The 1960s would see Judd and Kusama enjoying a congruent rise of recognition. The mutual influence between the two was strengthened, too, by physical proximity after they moved into the same studio building in 1961. While there, both artists’ genre-defying work seemed to hit their respective strides, with Judd moving out of representational painting and into minimalism while Kusama continued to refine her practice.
Donald Judd in 1970. Photo Paul Katz, courtesy Judd-Hume Prize.
As their friendship progressed, mutual admiration for one another became a defining feature of Judd and Kusama’s relationship. Kusama once remarked that Judd was her first boyfriend, while Judd mentioned that Kusama’s work ethic and dedication to her practice was something he tried to model in his own life. Their common investigations of finding spirituality in repetition, concerns with spatiality, and stability from the pressures of the mind would pave the way for a new kind of dialogue in modern art. At times, each would rebuff the commercial art world and make work that many would deem too difficult to sell. And though their lives would geographically diverge when Kusama moved back to her native Japan in 1973, the two remained in close correspondence via letters of encouragement for a long time until Judd’s death in 1994.
Helen Frankenthaler and Grace Hartigan
Arnold Newman, Helen Frankenthaler, Provincetown (1963). Photo: The Estate of Arnold Newman, courtesy of Howard Greenberg Gallery.

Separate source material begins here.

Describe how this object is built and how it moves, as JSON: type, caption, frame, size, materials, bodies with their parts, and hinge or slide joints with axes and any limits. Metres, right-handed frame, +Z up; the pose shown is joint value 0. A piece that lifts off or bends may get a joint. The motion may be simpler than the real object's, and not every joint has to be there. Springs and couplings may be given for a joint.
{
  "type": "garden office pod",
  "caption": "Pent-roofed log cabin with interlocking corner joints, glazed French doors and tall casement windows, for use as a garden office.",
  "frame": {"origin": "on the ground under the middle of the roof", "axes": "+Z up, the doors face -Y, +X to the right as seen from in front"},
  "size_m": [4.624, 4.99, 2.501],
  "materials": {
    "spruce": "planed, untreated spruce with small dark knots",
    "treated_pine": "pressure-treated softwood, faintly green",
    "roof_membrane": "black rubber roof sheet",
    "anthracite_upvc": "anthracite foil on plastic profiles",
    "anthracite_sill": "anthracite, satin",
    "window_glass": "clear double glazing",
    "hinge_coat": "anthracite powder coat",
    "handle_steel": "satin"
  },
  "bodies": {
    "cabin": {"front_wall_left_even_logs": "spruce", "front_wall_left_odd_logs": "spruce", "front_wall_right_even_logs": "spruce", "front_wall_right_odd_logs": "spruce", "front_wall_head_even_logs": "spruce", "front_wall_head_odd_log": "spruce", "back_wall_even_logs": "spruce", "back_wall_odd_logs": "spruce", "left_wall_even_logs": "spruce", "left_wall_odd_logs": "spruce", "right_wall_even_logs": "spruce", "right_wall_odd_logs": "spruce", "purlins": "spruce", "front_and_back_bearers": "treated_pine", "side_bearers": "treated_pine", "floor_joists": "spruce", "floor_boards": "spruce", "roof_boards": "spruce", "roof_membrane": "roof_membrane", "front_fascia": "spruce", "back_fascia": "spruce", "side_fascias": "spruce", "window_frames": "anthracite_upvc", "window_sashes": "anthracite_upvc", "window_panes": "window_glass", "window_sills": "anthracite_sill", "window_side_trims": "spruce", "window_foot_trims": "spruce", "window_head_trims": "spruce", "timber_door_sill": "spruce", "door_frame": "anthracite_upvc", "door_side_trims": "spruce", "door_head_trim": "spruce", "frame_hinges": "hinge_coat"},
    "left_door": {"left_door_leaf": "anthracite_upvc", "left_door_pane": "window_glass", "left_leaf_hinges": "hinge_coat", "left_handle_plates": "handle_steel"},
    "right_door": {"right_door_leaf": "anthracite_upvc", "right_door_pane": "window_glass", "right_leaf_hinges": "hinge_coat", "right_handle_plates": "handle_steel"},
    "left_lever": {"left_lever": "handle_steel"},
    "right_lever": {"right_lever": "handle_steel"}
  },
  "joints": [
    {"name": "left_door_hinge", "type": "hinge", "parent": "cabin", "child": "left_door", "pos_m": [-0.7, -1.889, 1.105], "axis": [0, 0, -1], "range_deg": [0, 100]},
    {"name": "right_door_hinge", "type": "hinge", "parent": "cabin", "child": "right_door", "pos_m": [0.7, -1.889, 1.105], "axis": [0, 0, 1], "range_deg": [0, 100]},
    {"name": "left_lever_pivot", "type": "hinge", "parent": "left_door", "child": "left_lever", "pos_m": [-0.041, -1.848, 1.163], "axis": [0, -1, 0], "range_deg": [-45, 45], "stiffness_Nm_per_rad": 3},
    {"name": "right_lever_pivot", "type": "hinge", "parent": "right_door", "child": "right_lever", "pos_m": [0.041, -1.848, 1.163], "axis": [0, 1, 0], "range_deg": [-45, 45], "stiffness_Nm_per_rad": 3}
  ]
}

For a fleeting moment in the late 1950s, female painters working in the United States became a focal point of critical attention, ushered into the mainstream art world through their glamorization in a 1957 LIFE magazine feature. Though this moment would come to pass, and widespread attention once again returned largely to male artists, Helen Frankenthaler and Grace Hartigan, two standouts of this period, persisted in carving out space for women in the art world while maintaining a close bond.

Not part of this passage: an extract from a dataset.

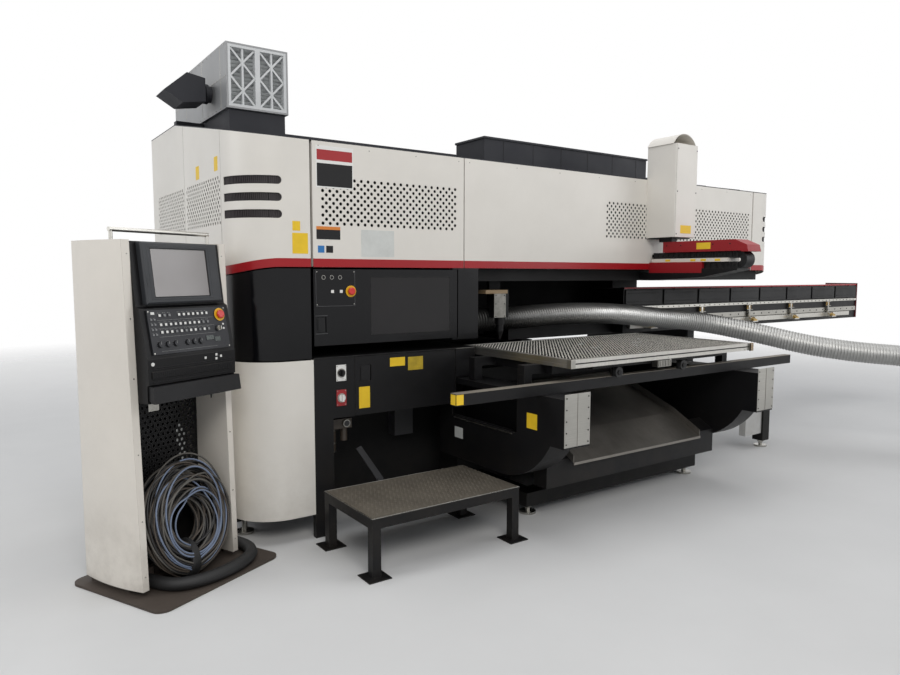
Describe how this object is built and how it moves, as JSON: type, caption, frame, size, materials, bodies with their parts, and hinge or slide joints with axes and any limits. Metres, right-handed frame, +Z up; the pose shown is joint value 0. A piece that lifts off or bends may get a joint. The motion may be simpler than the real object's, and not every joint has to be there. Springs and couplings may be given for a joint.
{
  "type": "laser cutting machine",
  "caption": "Bridge-framed sheet laser cutting machine with a brush table, sheet carriage with clamps, scrap chute, extraction duct, filter unit and a separate operator console.",
  "frame": {"origin": "on the floor, at mid length of the covered body, in the plane of its front covers", "axes": "+X along the front to the right seen by the operator, +Y away from the operator into the machine, +Z up"},
  "size_m": [8.625, 3.808, 2.963],
  "materials": {
    "white_coat": "warm off-white powder coat",
    "red_coat": "dark red gloss coat",
    "black_coat": "black powder coat",
    "dark_frame": "dark grey paint on welded steel",
    "stainless": "brushed stainless sheet",
    "chute_steel": "worn mill-finish sheet",
    "galvanised": "zinc-coated spiral",
    "aluminium": "extruded aluminium",
    "tread_plate": "worn chequer tread on black tube",
    "dark_plastic": "black moulded plastic",
    "console_grey": "dark grey textured plastic",
    "red_button": "red gloss plastic",
    "white_button": "white gloss plastic",
    "rubber": "black rubber",
    "brass_silver": "machined steel with brass jaws",
    "filter_media": "white pleated filter",
    "grey_box": "light grey coat"
  },
  "bodies": {
    "machine": {"air_filter_regulator": "dark_plastic", "band_covers": "black_coat", "base_frame": "dark_frame", "bridge_frame": "dark_frame", "brush_table": "black_coat", "bumper_bar": "black_coat", "cabinet_frame": "black_coat", "cable_coil": "rubber", "chute_wings": "black_coat", "conduit": "rubber", "console_base": "tread_plate", "console_body": "black_coat", "console_handle": "aluminium", "console_key_panel": "console_grey", "console_monitor": "console_grey", "console_side_panels": "white_coat", "corner_cover_left": "white_coat", "corner_cover_right": "white_coat", "energy_chain": "dark_plastic", "exhaust_hood": "dark_frame", "filter_housing": "dark_frame", "filter_panels": "filter_media", "flexible_duct": "galvanised", "front_panel_left": "white_coat", "front_panel_middle": "white_coat", "front_panel_right": "white_coat", "junction_boxes": "grey_box", "left_side_panels": "white_coat", "levelling_feet": "galvanised", "lower_corner_cover": "white_coat", "rear_panels": "white_coat", "red_trim_strips": "red_coat", "roof_covers": "dark_frame", "scrap_chute": "chute_steel", "step_platform": "tread_plate", "table_rim": "aluminium", "tower_column": "white_coat", "tray_arm": "black_coat", "tray_cover": "red_coat", "tray_liner": "white_coat", "wing_plates": "stainless"},
    "front_door": {"front_window_door": "black_coat"},
    "door_latch": {"door_latch": "black_coat"},
    "door_estop": {"door_estop": "red_button"},
    "door_button_left": {"door_button_left": "white_button"},
    "door_button_right": {"door_button_right": "white_button"},
    "cabinet_door": {"cabinet_door": "black_coat"},
    "cabinet_latch": {"cabinet_latch": "black_coat"},
    "disconnect_knob": {"disconnect_knob": "dark_plastic"},
    "lockout_knob": {"lockout_knob": "white_button"},
    "cutting_head": {"cutting_head": "aluminium"},
    "cross_beam": {"carriage_beam": "black_coat"},
    "sheet_carriage": {"sheet_carriage": "black_coat", "clamp_rail": "stainless"},
    "clamp_jaws": {"clamp_jaws": "brass_silver"},
    "console_estop": {"console_estop": "red_button"},
    "console_key_switch": {"console_key_switch": "brass_silver"},
    "console_drawer": {"console_drawer": "black_coat"},
    "table_roller_left": {"table_roller_left": "rubber"},
    "table_roller_right": {"table_roller_right": "rubber"}
  },
  "joints": [
    {"name": "front_door_hinge", "type": "hinge", "parent": "machine", "child": "front_door", "pos_m": [-1.168, 0.014, 1.35], "axis": [0, 0, 1], "range_deg": [0, 100]},
    {"name": "door_latch_pivot", "type": "hinge", "parent": "front_door", "child": "door_latch", "pos_m": [-2.088, 0.009, 1.256], "axis": [0, 0, 1], "range_deg": [0, 28], "stiffness_Nm_per_rad": 0.4},
    {"name": "door_estop_press", "type": "slide", "parent": "front_door", "child": "door_estop", "axis": [0, 1, 0], "range_m": [0, 0.004], "stiffness_N_per_m": 900},
    {"name": "door_button_left_press", "type": "slide", "parent": "front_door", "child": "door_button_left", "axis": [0, 1, 0], "range_m": [0, 0.004], "stiffness_N_per_m": 400},
    {"name": "door_button_right_press", "type": "slide", "parent": "front_door", "child": "door_button_right", "axis": [0, 1, 0], "range_m": [0, 0.004], "stiffness_N_per_m": 400},
    {"name": "cabinet_door_hinge", "type": "hinge", "parent": "machine", "child": "cabinet_door", "pos_m": [-1.182, 0.011, 0.88], "axis": [0, 0, 1], "range_deg": [0, 90]},
    {"name": "cabinet_latch_pivot", "type": "hinge", "parent": "cabinet_door", "child": "cabinet_latch", "pos_m": [-1.798, 0.009, 0.954], "axis": [0, 0, 1], "range_deg": [0, 28], "stiffness_Nm_per_rad": 0.3},
    {"name": "disconnect_turn", "type": "hinge", "parent": "machine", "child": "disconnect_knob", "pos_m": [-1.992, -0.01, 0.968], "axis": [0, 1, 0], "range_deg": [0, 90]},
    {"name": "lockout_turn", "type": "hinge", "parent": "machine", "child": "lockout_knob", "pos_m": [-1.992, -0.01, 0.82], "axis": [0, 1, 0], "range_deg": [0, 90]},
    {"name": "head_height", "type": "slide", "parent": "machine", "child": "cutting_head", "axis": [0, 0, 1], "range_m": [0, 0.06]},
    {"name": "carriage_y", "type": "slide", "parent": "machine", "child": "cross_beam", "axis": [0, 1, 0], "range_m": [0, 0.6]},
    {"name": "carriage_x", "type": "slide", "parent": "cross_beam", "child": "sheet_carriage", "axis": [1, 0, 0], "range_m": [-1.9, 0]},
    {"name": "clamp_close", "type": "hinge", "parent": "sheet_carriage", "child": "clamp_jaws", "pos_m": [3, 0.42, 1.096], "axis": [1, 0, 0], "range_deg": [-20, 0]},
    {"name": "console_estop_press", "type": "slide", "parent": "machine", "child": "console_estop", "axis": [-0.4299, 0.8813, -0.1961], "range_m": [0, 0.004], "stiffness_N_per_m": 900},
    {"name": "console_key_turn", "type": "hinge", "parent": "machine", "child": "console_key_switch", "pos_m": [-2.7283, -0.09432, 1.27082], "axis": [0.4299, -0.8813, 0.1961], "range_deg": [-90, 0]},
    {"name": "console_drawer_slide", "type": "slide", "parent": "machine", "child": "console_drawer", "axis": [0.4384, -0.8988, 0], "range_m": [0, 0.25]},
    {"name": "table_roller_left_spin", "type": "hinge", "parent": "machine", "child": "table_roller_left", "pos_m": [-0.56, -0.85, 0.958], "axis": [0, 1, 0], "continuous": true},
    {"name": "table_roller_right_spin", "type": "hinge", "parent": "machine", "child": "table_roller_right", "pos_m": [0.06, -0.85, 0.958], "axis": [0, 1, 0], "continuous": true}
  ]
}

Frankenthaler and Hartigan shocked the scene with painting styles that were considered too masculine for their makers. Monumental in scale and full of energy and action, both artists embraced practices that would knowingly push the canon of painting. They met through their shared social circle of New York’s downtown artistic community, and though the two were in close kinship with many of their male counterparts who were enjoying worldwide recognition—such as Jackson Pollock and Willem de Kooning—Frankenthaler and Hartigan’s inclusions in the contemporary art conversation of the time were few and far between.
A young Grace Hartigan painting in her studio in the 1940s at the beginning of her artistic career. Image courtesy Syracuse University.
Despite their hardships, both continued to make their mark in a man’s world that tried to claim singular ownership of abstract painting, and their continued support of one another would prove crucial in the ongoing fight for recognition of women artists the world over.
In later years, after enjoying distinct milestones of success, such as Frankenthaler’s representation of the United States in the 1966 Venice Biennale, and Hartigan’s inclusion as the only woman in MoMA’s 1956 show “Twelve Americans,” both artists sought to defy the conventions of abstraction by painting scenes from life with recognizable imagery. Moving beyond the genre of abstract expressionism, they incorporated written source material such as poetry, fiction, and memoir into their paintings. Together, they would reject stylistic decisions they knew had become widely popular, opting instead to push their work into new territory.
Andy Warhol and Jean-Michel Basquiat
Andy Warhol, Jean-Michel Basquiat (1982). The Andy Warhol Museum, Pittsburgh; © 2018 The Andy Warhol Foundation for the Visual Arts, Inc. / Licensed by Artists Rights Society (ARS), New York.
To try and fit Andy Warhol and Jean-Michel Basquiat’s dynamic relationship into any one category is an impossible feat. When the two formally connected over lunch at the suggestion of a mutual friend, they began an association that would blur the distinctions between mentor/mentee, father/son, and artist/muse, forming a bond that today receives household recognition even beyond the art world.
By the time their two worlds convened in 1982, Warhol was an established global figure whose career had seen overwhelming success. Basquiat, at 32 years Warhol’s junior, had just begun to make a name for himself in New York as a graffiti artist. In this kismet moment, the two recognized the potential that a partnership would award their vastly different practices and lives. Whereas Basquiat had long looked up to Warhol, seeking similar fame and recognition, Warhol was inspired by Basquiat to seek out new ways to innovate in the later stage of his career. A mutually beneficial collaboration began between the two, who would remain virtually inseparable until Warhol’s death just six years later.
Andy Warhol in front of several paintings in his “Endangered Species” series at his studio, the Factory, in Union Square, New York, New York, April 12, 1983. (Photo by Brownie Harris/Corbis via Getty Images)
Each seemed to bask in an aura of intrigue while in the presence of one another, as if attracted to the polarity of the other’s persona. Their relationship ignored convention, painting them as an odd couple in what was at times incredibly personal and intimate, though not outright romantic. Artistically, Warhol’s refined, machine-like style was challenged by the stark rawness which imbued all of Basquiat’s work. Their opposing philosophies seeped into each other’s output throughout the course of their friendship, resulting in a period of revitalized work for both that would come to define their careers.
At times turbulent, the bond between Warhol and Basquiat endured until Warhol’s unexpected death in 1987. The loss of Warhol left a massive void in Basquiat’s life, spurring the start of especially destructive behavior that would ultimately claim his life just one year later. And though both artists’ lives were tragically cut short, their influences on the art world today continue to be as prevalent as ever before.